◆ What is required ◆
Repeat all of the data precisely.

━━━

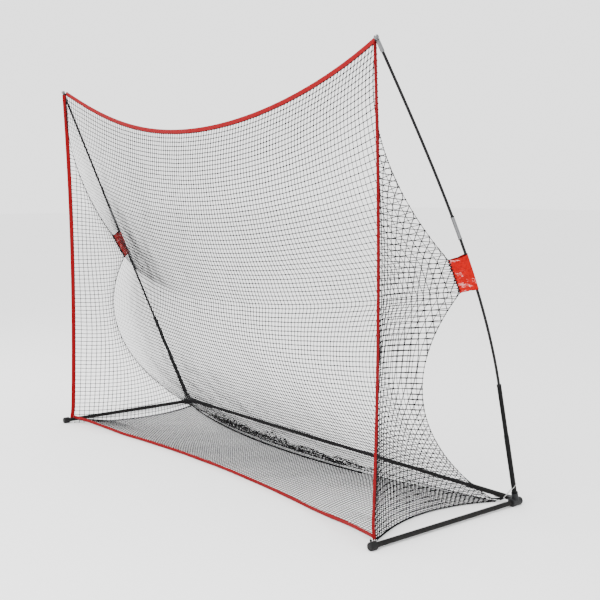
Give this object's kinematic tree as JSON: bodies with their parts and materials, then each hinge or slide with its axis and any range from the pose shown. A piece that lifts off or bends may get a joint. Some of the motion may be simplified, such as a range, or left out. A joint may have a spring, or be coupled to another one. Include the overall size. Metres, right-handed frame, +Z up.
{
  "type": "golf hitting net",
  "caption": "Free-standing golf hitting net: U-shaped tube floor frame, two bent poles and a sack of black netting with red edge tapes, open to the front.",
  "frame": {"origin": "on the floor under the middle of the part's box", "axes": "+X across the mouth to the right, +Y from the mouth to the back, +Z up"},
  "size_m": [3.235, 0.963, 2.1358],
  "materials": {
    "satin_black_steel": "satin black powder coat",
    "black_plastic": "moulded black, fine grain",
    "grey_plastic": "moulded dark grey, fine grain",
    "fibreglass": "dark grey fibreglass rod, satin",
    "bright_steel": "bright plated steel",
    "black_twine": "knotless black polyester twine",
    "red_binding": "woven red polyester tape, stitched",
    "red_coated_fabric": "red coated cloth with a gloss, creased",
    "grey_elastic": "light grey elastic cord"
  },
  "bodies": {
    "frame": {"side_tube_left": "satin_black_steel", "side_tube_right": "satin_black_steel", "front_cap_left": "black_plastic", "front_cap_right": "black_plastic", "corner_hub_left": "grey_plastic", "corner_hub_right": "grey_plastic", "rear_cap_left": "black_plastic", "rear_cap_right": "black_plastic", "pole_sleeve_left": "satin_black_steel", "pole_sleeve_right": "satin_black_steel", "pole_base_tube_left": "satin_black_steel", "pole_base_tube_right": "satin_black_steel", "tube_plug_left": "black_plastic", "tube_plug_right": "black_plastic", "lower_rod_left": "fibreglass", "lower_rod_right": "fibreglass", "ferrule_left": "bright_steel", "ferrule_right": "bright_steel", "upper_rod_left": "fibreglass", "upper_rod_right": "fibreglass", "pole_tip_left": "bright_steel", "pole_tip_right": "bright_steel", "crossbar_sleeve_left": "satin_black_steel", "crossbar_sleeve_right": "satin_black_steel", "hinge_bolt_left": "bright_steel", "hinge_bolt_right": "bright_steel", "crossbar_left": "satin_black_steel", "crossbar_right": "satin_black_steel", "net_side_left": "black_twine", "net_side_right": "black_twine", "binding_side_left": "red_binding", "binding_side_right": "red_binding", "pole_patch_left": "red_coated_fabric", "pole_patch_right": "red_coated_fabric", "side_seam_cord_left": "black_twine", "side_seam_cord_right": "black_twine", "top_loop_left": "black_twine", "top_loop_right": "black_twine", "front_loop_left": "black_twine", "front_loop_right": "black_twine", "rear_loop_left": "grey_elastic", "rear_loop_right": "grey_elastic", "crossbar_middle": "satin_black_steel", "net_back_foot": "black_twine", "net_floor": "black_twine", "binding_top": "red_binding", "binding_front": "red_binding", "rear_seam_cord": "black_twine", "net_back_top_left": "black_twine", "net_back_top_middle": "black_twine", "net_back_top_right": "black_twine", "net_back_low_left": "black_twine", "net_back_low_middle": "black_twine", "net_back_low_right": "black_twine"},
    "pole_button_left": {"pole_button_left": "bright_steel"},
    "pole_button_right": {"pole_button_right": "bright_steel"},
    "sleeve_button_left": {"sleeve_button_left": "bright_steel"},
    "sleeve_button_right": {"sleeve_button_right": "bright_steel"},
    "crossbar_button_left": {"crossbar_button_left": "bright_steel"},
    "crossbar_button_right": {"crossbar_button_right": "bright_steel"}
  },
  "joints": [
    {"name": "pole_button_left_press", "type": "slide", "parent": "frame", "child": "pole_button_left", "axis": [-0.9919, 0.0437, -0.1196], "range_m": [0, 0.004], "stiffness_N_per_m": 300},
    {"name": "pole_button_right_press", "type": "slide", "parent": "frame", "child": "pole_button_right", "axis": [0.9919, 0.0437, -0.1196], "range_m": [0, 0.004], "stiffness_N_per_m": 300},
    {"name": "sleeve_button_left_press", "type": "slide", "parent": "frame", "child": "sleeve_button_left", "axis": [0, 0, -1], "range_m": [0, 0.004], "stiffness_N_per_m": 300},
    {"name": "sleeve_button_right_press", "type": "slide", "parent": "frame", "child": "sleeve_button_right", "axis": [0, 0, -1], "range_m": [0, 0.004], "stiffness_N_per_m": 300},
    {"name": "crossbar_button_left_press", "type": "slide", "parent": "frame", "child": "crossbar_button_left", "axis": [0, 0, -1], "range_m": [0, 0.004], "stiffness_N_per_m": 300},
    {"name": "crossbar_button_right_press", "type": "slide", "parent": "frame", "child": "crossbar_button_right", "axis": [0, 0, -1], "range_m": [0, 0.004], "stiffness_N_per_m": 300}
  ]
}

━━━

◆ Exercise result ◆
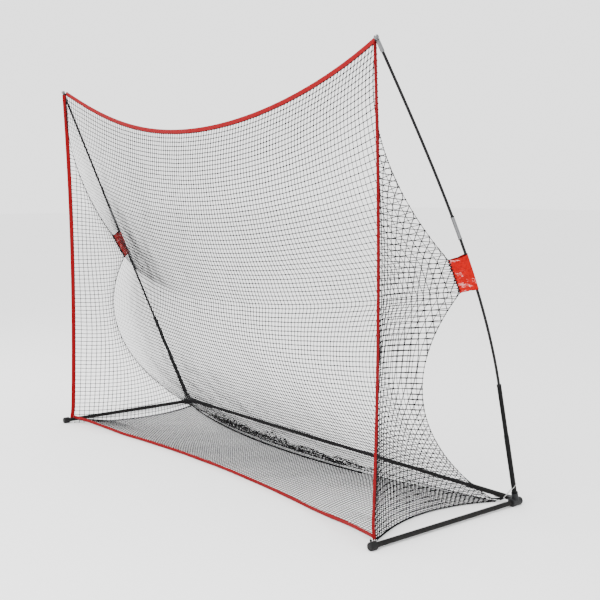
Give this object's kinematic tree as JSON: bodies with their parts and materials, then each hinge or slide with its axis and any range from the pose shown. A piece that lifts off or bends may get a joint. Some of the motion may be simplified, such as a range, or left out. A joint may have a spring, or be coupled to another one. Include the overall size. Metres, right-handed frame, +Z up.
{
  "type": "golf hitting net",
  "caption": "Free-standing golf hitting net: U-shaped tube floor frame, two bent poles and a sack of black netting with red edge tapes, open to the front.",
  "frame": {"origin": "on the floor under the middle of the part's box", "axes": "+X across the mouth to the right, +Y from the mouth to the back, +Z up"},
  "size_m": [3.235, 0.963, 2.1358],
  "materials": {
    "satin_black_steel": "satin black powder coat",
    "black_plastic": "moulded black, fine grain",
    "grey_plastic": "moulded dark grey, fine grain",
    "fibreglass": "dark grey fibreglass rod, satin",
    "bright_steel": "bright plated steel",
    "black_twine": "knotless black polyester twine",
    "red_binding": "woven red polyester tape, stitched",
    "red_coated_fabric": "red coated cloth with a gloss, creased",
    "grey_elastic": "light grey elastic cord"
  },
  "bodies": {
    "frame": {"side_tube_left": "satin_black_steel", "side_tube_right": "satin_black_steel", "front_cap_left": "black_plastic", "front_cap_right": "black_plastic", "corner_hub_left": "grey_plastic", "corner_hub_right": "grey_plastic", "rear_cap_left": "black_plastic", "rear_cap_right": "black_plastic", "pole_sleeve_left": "satin_black_steel", "pole_sleeve_right": "satin_black_steel", "pole_base_tube_left": "satin_black_steel", "pole_base_tube_right": "satin_black_steel", "tube_plug_left": "black_plastic", "tube_plug_right": "black_plastic", "lower_rod_left": "fibreglass", "lower_rod_right": "fibreglass", "ferrule_left": "bright_steel", "ferrule_right": "bright_steel", "upper_rod_left": "fibreglass", "upper_rod_right": "fibreglass", "pole_tip_left": "bright_steel", "pole_tip_right": "bright_steel", "crossbar_sleeve_left": "satin_black_steel", "crossbar_sleeve_right": "satin_black_steel", "hinge_bolt_left": "bright_steel", "hinge_bolt_right": "bright_steel", "crossbar_left": "satin_black_steel", "crossbar_right": "satin_black_steel", "net_side_left": "black_twine", "net_side_right": "black_twine", "binding_side_left": "red_binding", "binding_side_right": "red_binding", "pole_patch_left": "red_coated_fabric", "pole_patch_right": "red_coated_fabric", "side_seam_cord_left": "black_twine", "side_seam_cord_right": "black_twine", "top_loop_left": "black_twine", "top_loop_right": "black_twine", "front_loop_left": "black_twine", "front_loop_right": "black_twine", "rear_loop_left": "grey_elastic", "rear_loop_right": "grey_elastic", "crossbar_middle": "satin_black_steel", "net_back_foot": "black_twine", "net_floor": "black_twine", "binding_top": "red_binding", "binding_front": "red_binding", "rear_seam_cord": "black_twine", "net_back_top_left": "black_twine", "net_back_top_middle": "black_twine", "net_back_top_right": "black_twine", "net_back_low_left": "black_twine", "net_back_low_middle": "black_twine", "net_back_low_right": "black_twine"},
    "pole_button_left": {"pole_button_left": "bright_steel"},
    "pole_button_right": {"pole_button_right": "bright_steel"},
    "sleeve_button_left": {"sleeve_button_left": "bright_steel"},
    "sleeve_button_right": {"sleeve_button_right": "bright_steel"},
    "crossbar_button_left": {"crossbar_button_left": "bright_steel"},
    "crossbar_button_right": {"crossbar_button_right": "bright_steel"}
  },
  "joints": [
    {"name": "pole_button_left_press", "type": "slide", "parent": "frame", "child": "pole_button_left", "axis": [-0.9919, 0.0437, -0.1196], "range_m": [0, 0.004], "stiffness_N_per_m": 300},
    {"name": "pole_button_right_press", "type": "slide", "parent": "frame", "child": "pole_button_right", "axis": [0.9919, 0.0437, -0.1196], "range_m": [0, 0.004], "stiffness_N_per_m": 300},
    {"name": "sleeve_button_left_press", "type": "slide", "parent": "frame", "child": "sleeve_button_left", "axis": [0, 0, -1], "range_m": [0, 0.004], "stiffness_N_per_m": 300},
    {"name": "sleeve_button_right_press", "type": "slide", "parent": "frame", "child": "sleeve_button_right", "axis": [0, 0, -1], "range_m": [0, 0.004], "stiffness_N_per_m": 300},
    {"name": "crossbar_button_left_press", "type": "slide", "parent": "frame", "child": "crossbar_button_left", "axis": [0, 0, -1], "range_m": [0, 0.004], "stiffness_N_per_m": 300},
    {"name": "crossbar_button_right_press", "type": "slide", "parent": "frame", "child": "crossbar_button_right", "axis": [0, 0, -1], "range_m": [0, 0.004], "stiffness_N_per_m": 300}
  ]
}